# START OF DATASET EXCERPT

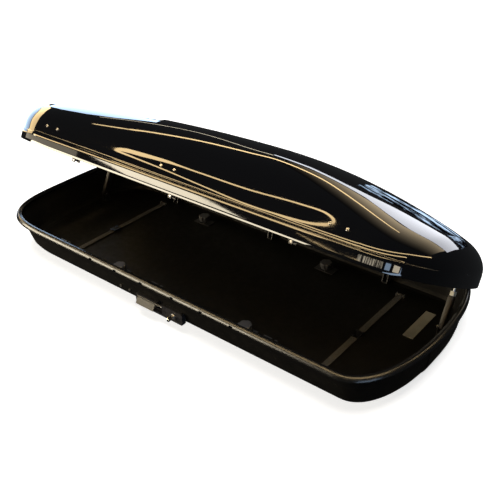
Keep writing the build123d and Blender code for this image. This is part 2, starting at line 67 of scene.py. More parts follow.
# Lid, drawn closed and then turned open about its hinge
HINGE_Y, HINGE_Z = 0.358, 0.078
LID_OPEN = radians(29.75)
WALL = 0.004
SKIRT_OUT, SKIRT_BOTTOM, SKIRT_TOP = 0.010, 0.123, 0.170
SKIRT_MIDDLE, SKIRT_STEP, SKIRT_STEPS = 0.145, 0.0099, 5
LIP_ROUND, SHOULDER_ROUND, SHOULDER_STEPS, LEDGE_RISE = 0.0010, 0.0038, 5, 0.0006
ARCH_OUT, ARCH_BASE = 0.004, 0.172
NOSE_POWER, TAIL_POWER = 1.90, 2.69
CROWN, CROWN_X = 0.403, 0.200
NOSE_FALL, TAIL_FALL = 0.212, 0.0585
NOSE_ROUND, TAIL_ROUND = 0.085, 0.038

# Meshes of lid and rim: share and steps of the arch's foot, steps of its rest and of its inside. Then the
# spacing along the lid, along the rim, and at the ends of both.
FOOT_SHARE, FOOT_STEPS, ARCH_STEPS, INSIDE_STEPS = 0.36, 44, 26, 24
LID_SPACING, RIM_SPACING, END_SPACING = 0.014, 0.012, 0.008

# Rounded rim of the tub. Its profile, out from the outline and up, starts below, climbs a face that leans
# in more with each step, turns over a round top and comes back down inside.
RIM_Z = 0.138
RIM_UNDER = [(-0.013, -0.013), (-0.006, -0.0115), (-0.0015, -0.0085), (0.0, -0.0055)]
RIM_INSIDE = [(-0.024, 0.0075), (-0.026, 0.004), (-0.026, -0.004), (-0.024, -0.0085)]
FACE_STEP, FACE_STEPS, FACE_LEAN, FACE_TURN = 0.0012, 15, 14, 2
TOP_RADIUS, TOP_STEPS, TOP_START, TOP_SWEEP = 0.006, 10, 42, 130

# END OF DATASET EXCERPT

DIRECTIVE –
Set down the lines above as they stand, starting with the first line and ending with the line that contains "NOSE_ROUND, TAIL_ROUND = 0.085, 0.038".

COMPLETE ANSWER –
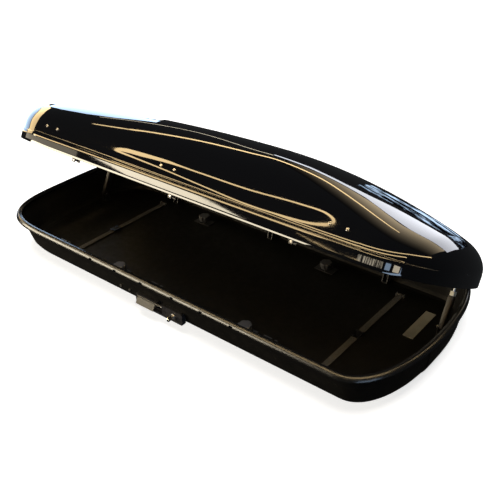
Keep writing the build123d and Blender code for this image. This is part 2, starting at line 67 of scene.py. More parts follow.
# Lid, drawn closed and then turned open about its hinge
HINGE_Y, HINGE_Z = 0.358, 0.078
LID_OPEN = radians(29.75)
WALL = 0.004
SKIRT_OUT, SKIRT_BOTTOM, SKIRT_TOP = 0.010, 0.123, 0.170
SKIRT_MIDDLE, SKIRT_STEP, SKIRT_STEPS = 0.145, 0.0099, 5
LIP_ROUND, SHOULDER_ROUND, SHOULDER_STEPS, LEDGE_RISE = 0.0010, 0.0038, 5, 0.0006
ARCH_OUT, ARCH_BASE = 0.004, 0.172
NOSE_POWER, TAIL_POWER = 1.90, 2.69
CROWN, CROWN_X = 0.403, 0.200
NOSE_FALL, TAIL_FALL = 0.212, 0.0585
NOSE_ROUND, TAIL_ROUND = 0.085, 0.038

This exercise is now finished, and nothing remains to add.